Oh, my... While I am certainly no expert, I can fairly confidently state that this is utter hogwash (IMHO, lol).


----------



## ThorzHammer (Sep 17, 2017)

mastabassa said:


> I heard a shop owner saying you should use the same gauge on component installs for amp-crossover as crossover-speaker


The extent of how anal a person can be is astounding.


----------



## Bayboy (Dec 29, 2010)

mastabassa said:


> I only do it because the amp to crossover is a longer run, and 14 awg doesn’t fit my speaker terminal


I use 18 & 16 awg Monoprice Access wire which is jacketed a second time. Makes 4 conductor runs easier and is plenty in size for modest setups.


----------



## Sine Swept (Sep 3, 2010)

I run 18 gauge to everything powered by AC

1/0 in for power though


----------



## JimmyDee (Mar 8, 2014)

For most components; 16awg is more than sufficient.

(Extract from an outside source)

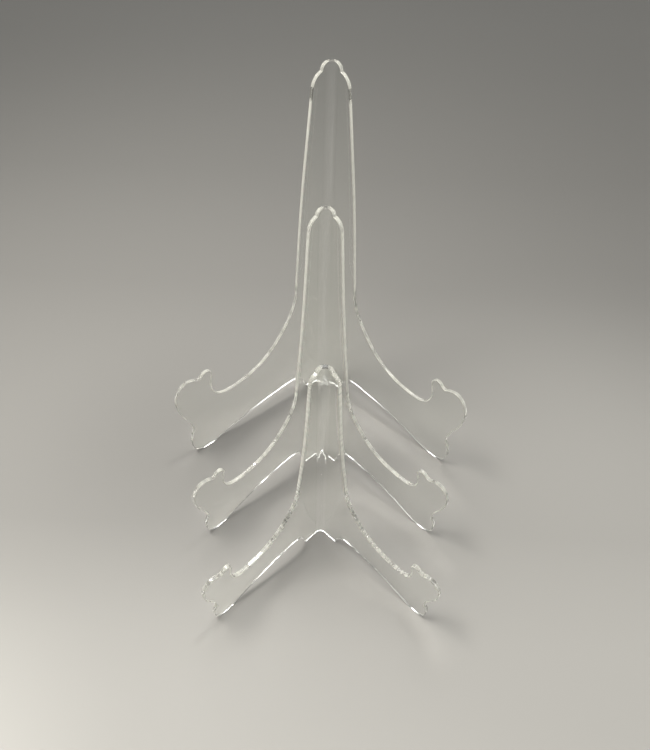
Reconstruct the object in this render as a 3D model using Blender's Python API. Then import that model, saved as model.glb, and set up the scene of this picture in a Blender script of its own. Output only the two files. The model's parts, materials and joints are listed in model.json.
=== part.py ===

Don't worry about what the installer says... 14awg to the crossover, and then 16awg to the speakers will be fine.


----------



## dgage (Oct 1, 2013)

Really, why use 14 vs say 18? The size should be chosen based on length and power being used. Longer runs with more power need larger gauge wire and shorter runs with less power need less. So based on the limited information, I have no idea what you should do. If your crossover is close to your amp in the back, you might be able to actually use a smaller wire and you actually need larger wire to get to your speakers because they’re way up in the front. But in general I would think 16 gauge or even 18 gauge would be just fine for most installs.

WIRE


----------



## miniSQ (Aug 4, 2009)

ThorzHammer said:


> The extent of how anal a person can be is astounding.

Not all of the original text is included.